_What this task involves_:
Write each line out exactly, leaving none out.

_Data in this exercise_:

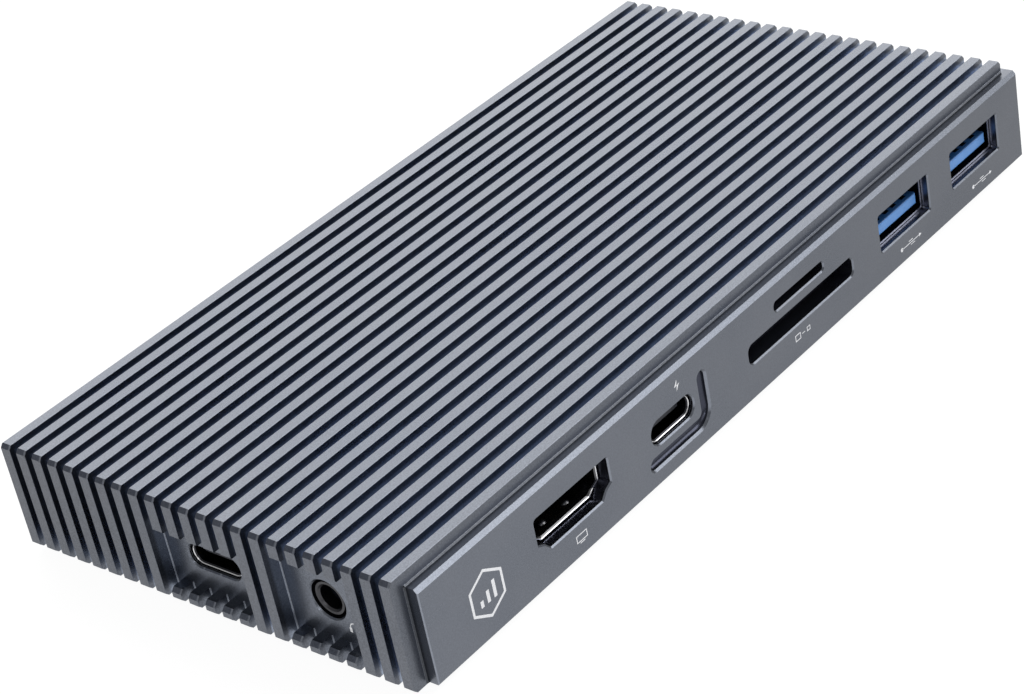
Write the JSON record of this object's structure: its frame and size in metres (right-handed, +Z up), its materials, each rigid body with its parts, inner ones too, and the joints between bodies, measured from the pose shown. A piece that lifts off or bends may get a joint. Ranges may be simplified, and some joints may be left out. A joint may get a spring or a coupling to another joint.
{
  "type": "laptop docking station",
  "caption": "Flat finned aluminium laptop dock with USB, display, power, card and audio ports along one long side and one end.",
  "frame": {"origin": "under the middle of the bounding box, on the surface that the feet stand on", "axes": "+X along the long side, away from the end with the host and audio ports; the port plate faces -Y; +Z up"},
  "size_m": [0.1424, 0.0716, 0.0174],
  "materials": {
    "anodised_aluminium": "fine bead-blasted, grey anodised",
    "cover_aluminium": "fine bead-blasted, grey anodised",
    "bare_aluminium": "milled",
    "black_screw_steel": "black zinc",
    "foot_rubber": "matt",
    "solder_mask": "semi-gloss solder mask on glass laminate",
    "brass": "turned",
    "thermal_pad": "soft silicone",
    "crystal_can": "drawn can",
    "ferrite": "pressed ferrite",
    "capacitor_can": "drawn can",
    "ceramic": "fired ceramic",
    "black_plastic": "moulded",
    "blue_plastic": "moulded",
    "dark_nickel": "satin dark nickel plate",
    "gold_contact": "gold plated",
    "connector_steel": "nickel plated sheet",
    "chip_plastic": "moulded epoxy"
  },
  "bodies": {
    "root": {"audio_codec": "chip_plastic", "audio_jack_body": "black_plastic", "audio_jack_ring": "dark_nickel", "audio_jack_springs": "gold_contact", "board_screws": "black_screw_steel", "board_standoffs": "brass", "bottom_cover": "cover_aluminium", "bulk_capacitors": "capacitor_can", "card_controller": "chip_plastic", "card_riser_board": "solder_mask", "chip_capacitors": "ceramic", "cover_screws": "black_screw_steel", "crystals": "crystal_can", "display_bridge": "chip_plastic", "finned_housing": "anodised_aluminium", "front_plate": "anodised_aluminium", "hdmi_contacts": "gold_contact", "hdmi_insulator": "black_plastic", "hdmi_shell": "connector_steel", "heat_spreader": "bare_aluminium", "host_usb_c_contacts": "gold_contact", "host_usb_c_shell": "connector_steel", "host_usb_c_tongue": "black_plastic", "hub_controller": "chip_plastic", "main_board": "solder_mask", "micro_sd_socket_body": "black_plastic", "micro_sd_socket_lid": "connector_steel", "micro_sd_socket_springs": "gold_contact", "power_controller": "chip_plastic", "power_inductors": "ferrite", "power_usb_c_contacts": "gold_contact", "power_usb_c_shell": "connector_steel", "power_usb_c_tongue": "black_plastic", "riser_header": "black_plastic", "rubber_feet": "foot_rubber", "sd_socket_body": "black_plastic", "sd_socket_lid": "connector_steel", "sd_socket_springs": "gold_contact", "thermal_pads": "thermal_pad", "usb_a_1_contacts": "gold_contact", "usb_a_1_shell": "connector_steel", "usb_a_1_tongue": "blue_plastic", "usb_a_2_contacts": "gold_contact", "usb_a_2_shell": "connector_steel", "usb_a_2_tongue": "blue_plastic"}
  },
  "joints": []
}
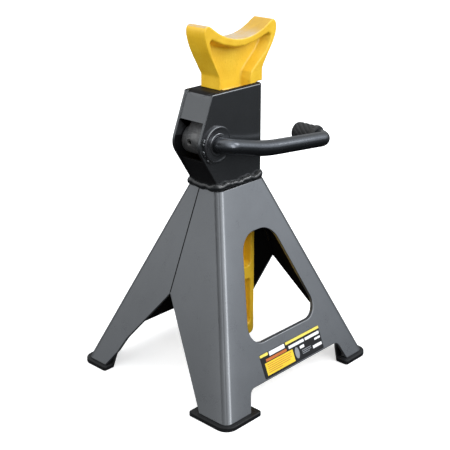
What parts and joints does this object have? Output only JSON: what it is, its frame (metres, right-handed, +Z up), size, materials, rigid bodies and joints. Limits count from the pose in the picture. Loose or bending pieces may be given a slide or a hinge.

_Answer to this problem_:
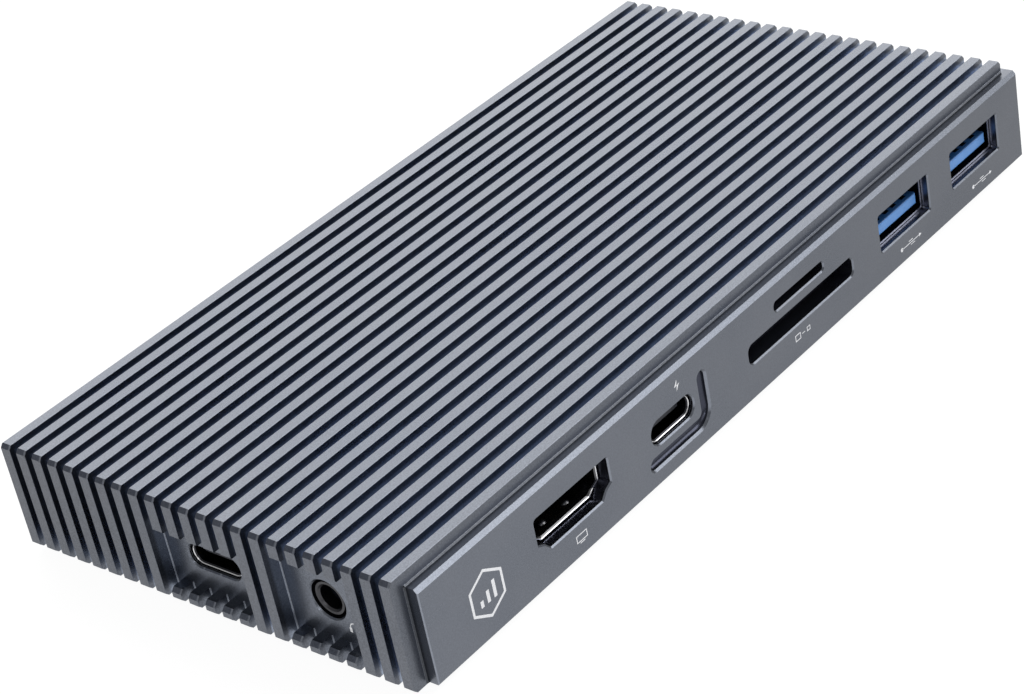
Write the JSON record of this object's structure: its frame and size in metres (right-handed, +Z up), its materials, each rigid body with its parts, inner ones too, and the joints between bodies, measured from the pose shown. A piece that lifts off or bends may get a joint. Ranges may be simplified, and some joints may be left out. A joint may get a spring or a coupling to another joint.
{
  "type": "laptop docking station",
  "caption": "Flat finned aluminium laptop dock with USB, display, power, card and audio ports along one long side and one end.",
  "frame": {"origin": "under the middle of the bounding box, on the surface that the feet stand on", "axes": "+X along the long side, away from the end with the host and audio ports; the port plate faces -Y; +Z up"},
  "size_m": [0.1424, 0.0716, 0.0174],
  "materials": {
    "anodised_aluminium": "fine bead-blasted, grey anodised",
    "cover_aluminium": "fine bead-blasted, grey anodised",
    "bare_aluminium": "milled",
    "black_screw_steel": "black zinc",
    "foot_rubber": "matt",
    "solder_mask": "semi-gloss solder mask on glass laminate",
    "brass": "turned",
    "thermal_pad": "soft silicone",
    "crystal_can": "drawn can",
    "ferrite": "pressed ferrite",
    "capacitor_can": "drawn can",
    "ceramic": "fired ceramic",
    "black_plastic": "moulded",
    "blue_plastic": "moulded",
    "dark_nickel": "satin dark nickel plate",
    "gold_contact": "gold plated",
    "connector_steel": "nickel plated sheet",
    "chip_plastic": "moulded epoxy"
  },
  "bodies": {
    "root": {"audio_codec": "chip_plastic", "audio_jack_body": "black_plastic", "audio_jack_ring": "dark_nickel", "audio_jack_springs": "gold_contact", "board_screws": "black_screw_steel", "board_standoffs": "brass", "bottom_cover": "cover_aluminium", "bulk_capacitors": "capacitor_can", "card_controller": "chip_plastic", "card_riser_board": "solder_mask", "chip_capacitors": "ceramic", "cover_screws": "black_screw_steel", "crystals": "crystal_can", "display_bridge": "chip_plastic", "finned_housing": "anodised_aluminium", "front_plate": "anodised_aluminium", "hdmi_contacts": "gold_contact", "hdmi_insulator": "black_plastic", "hdmi_shell": "connector_steel", "heat_spreader": "bare_aluminium", "host_usb_c_contacts": "gold_contact", "host_usb_c_shell": "connector_steel", "host_usb_c_tongue": "black_plastic", "hub_controller": "chip_plastic", "main_board": "solder_mask", "micro_sd_socket_body": "black_plastic", "micro_sd_socket_lid": "connector_steel", "micro_sd_socket_springs": "gold_contact", "power_controller": "chip_plastic", "power_inductors": "ferrite", "power_usb_c_contacts": "gold_contact", "power_usb_c_shell": "connector_steel", "power_usb_c_tongue": "black_plastic", "riser_header": "black_plastic", "rubber_feet": "foot_rubber", "sd_socket_body": "black_plastic", "sd_socket_lid": "connector_steel", "sd_socket_springs": "gold_contact", "thermal_pads": "thermal_pad", "usb_a_1_contacts": "gold_contact", "usb_a_1_shell": "connector_steel", "usb_a_1_tongue": "blue_plastic", "usb_a_2_contacts": "gold_contact", "usb_a_2_shell": "connector_steel", "usb_a_2_tongue": "blue_plastic"}
  },
  "joints": []
}
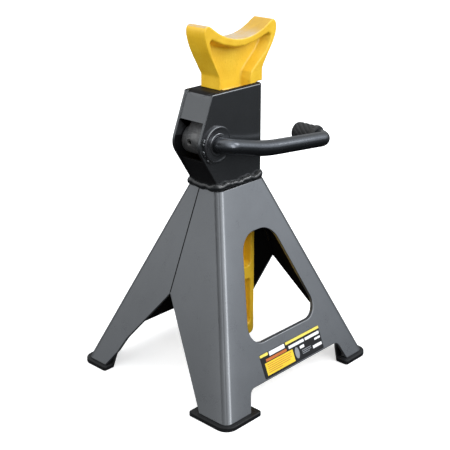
What parts and joints does this object have? Output only JSON: what it is, its frame (metres, right-handed, +Z up), size, materials, rigid bodies and joints. Limits count from the pose in the picture. Loose or bending pieces may be given a slide or a hinge.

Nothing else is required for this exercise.